A pest that is deadly to citrus trees has once again been spotted in San Luis Obispo County.
The County Department of Agriculture said this week that it has found adult Asian citrus psyllids in insect traps in residential neighborhoods of Arroyo Grande and Nipomo.
The California Department of Food and Agriculture will establish quarantines in the area restricting the movement of citrus nursery stock and citrus fruit to prevent the spread of the pest, according to a news release.
Further control efforts will also take place in the near future at the two sites and in the area immediately surrounding the detection sites.
This is the third time this year that the pests have been found in San Luis Obispo County.
In April, the agriculture department announced a single psyllid was found in another residential area of Arroyo Grande, and in June, officials reported one had been found in a commercial citrus orchard near the Santa Barbara County border.
Psyllids also were found in the city of San Luis Obispo and Cayucos late last year.

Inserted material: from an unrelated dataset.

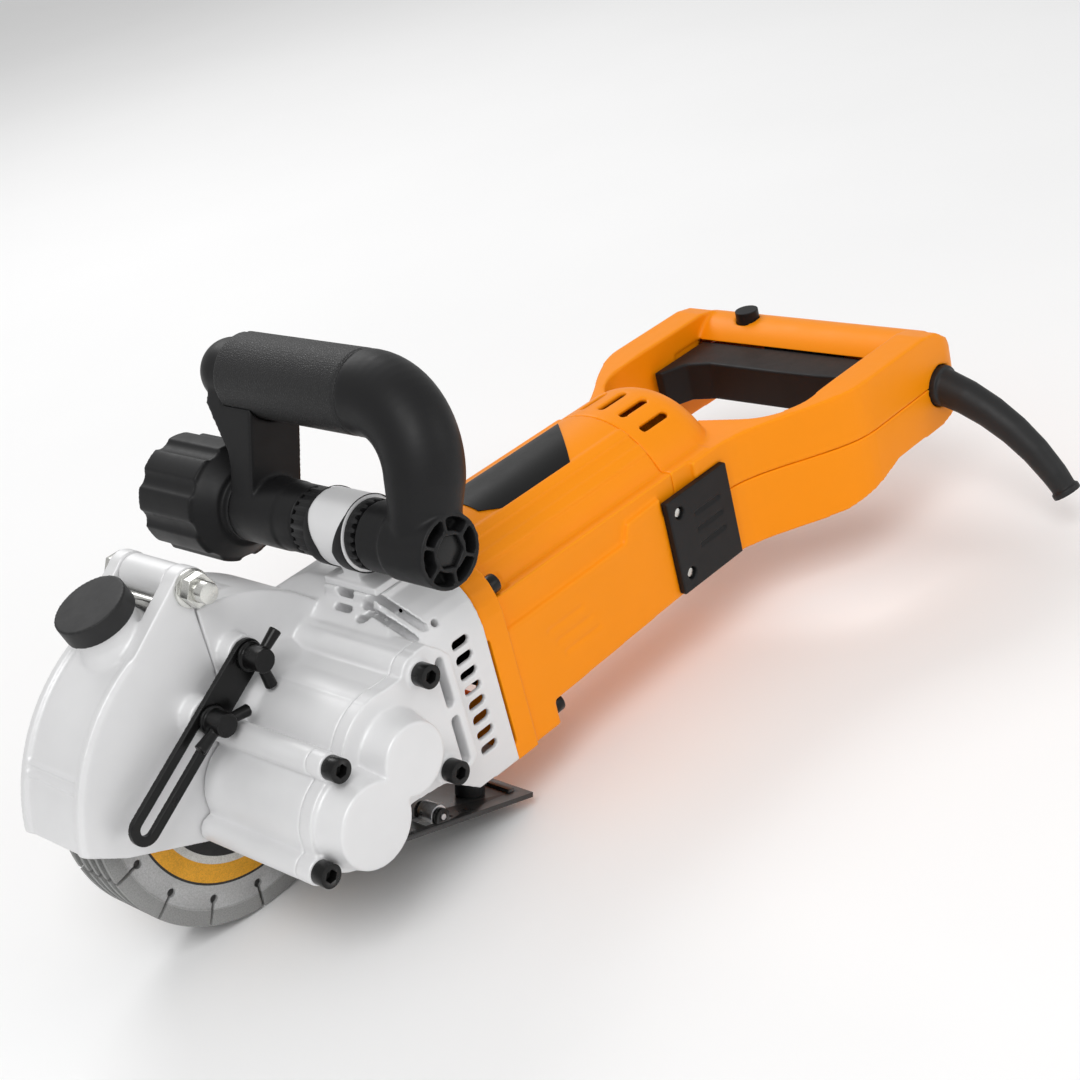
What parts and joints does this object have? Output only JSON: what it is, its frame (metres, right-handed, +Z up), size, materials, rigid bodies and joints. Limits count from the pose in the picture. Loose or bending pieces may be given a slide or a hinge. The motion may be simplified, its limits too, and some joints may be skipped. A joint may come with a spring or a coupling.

The insect is a problem because it spreads a citrus disease called Huanglongbing, which has killed nearly half of the commercial citrus groves in Florida.
The first detection of the pysillids in California occurred in San Diego County in 2008. Since then, they have been found throughout Southern California.
The plant disease does not affect human health, and citrus fruit affected by it is safe to consume.
Staff from the San Luis Obispo County Agricultural Commissioner’s Office and officials from the California Department of Food and Agriculture are continuing to search for the pest by monitoring hundreds of insect traps placed in urban neighborhoods and commercial orchards throughout the county.